J’ai parlé ailleurs[1] avec détail de la misère agricole dans l’ancien royaume de Naples, que signalaient en même temps les voix autorisées de M. E. de Laveleye et de M. Adert, de Genève. J’ai tracé des souffrances et de la condition du paysan dans ces provinces que la nature a faites si fécondes et qui devraient être un véritable éden, un tableau dont quelques personnes de ce côté des Alpes ont pu croire les couleurs trop chargées. En Italie, on n’en a pas jugé ainsi ; personne n’a contesté les faits que j’avais articulés. Les journaux ont reproduit ce que j’en avais écrit ; on l’a traduit en brochure, et le retentissement en a été suffisant pour qu’en certains endroits, dans le dernier voyage que je viens de faire, des délégations des sociétés populaires soient venues me remercier d’avoir mis la plaie à nu avec autant de franchise. Je ne recommencerai pas ce lamentable tableau, et l’on me permettra d’y renvoyer le lecteur.
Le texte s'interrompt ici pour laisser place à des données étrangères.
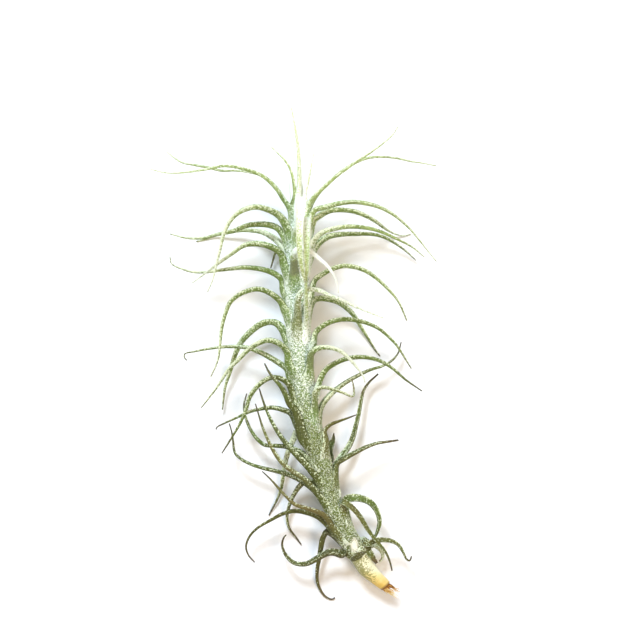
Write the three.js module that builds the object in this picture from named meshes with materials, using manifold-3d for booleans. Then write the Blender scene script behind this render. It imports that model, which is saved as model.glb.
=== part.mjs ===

Il me suffira de dire que les misères que j’y ai décrites sont peut-être plus aiguës, plus poignantes dans la Basilicate que dans aucune autre province. En effet, il n’en est pas qui soit plus exclusivement livrée au régime des latifundia, avec tous les faits déplorables qui le constituent, le petit nombre des propriétaires, l’immensité exagérée de leurs domaines, l’absence de la petite et de la moyenne propriété. Nulle part on ne souffre plus de l’absentéisme général de l’aristocratie territoriale, qui vit dans les grandes villes, à Naples ou à Rome, où elle possède des palais imposans, des villas somptueuses avec toutes les recherches du luxe le plus raffiné, mais qui, au lieu de s’occuper de ses vastes propriétés rurales, évite de les visiter et en laisse le soin à des intendans. Dans ces conditions, en effet, l’unique souci du grand propriétaire est de tirer un revenu fixe de ses domaines sans avoir à s’en occuper autrement que pour en toucher la rente que souvent son luxe besogneux lui fait chercher à anticiper pour soutenir une vie de dépenses au-delà de ses ressources réelles. Surtout il tient à n’avoir aucune avance coûteuse à faire pour l’amélioration de propriétés auxquelles il ne s’intéresse aucunement. C’est là ce qui le fait s’en tenir à un système d’exploitation qui donne la prédominance au

  1. La Grande-Grèce, t. I, p. 172-185.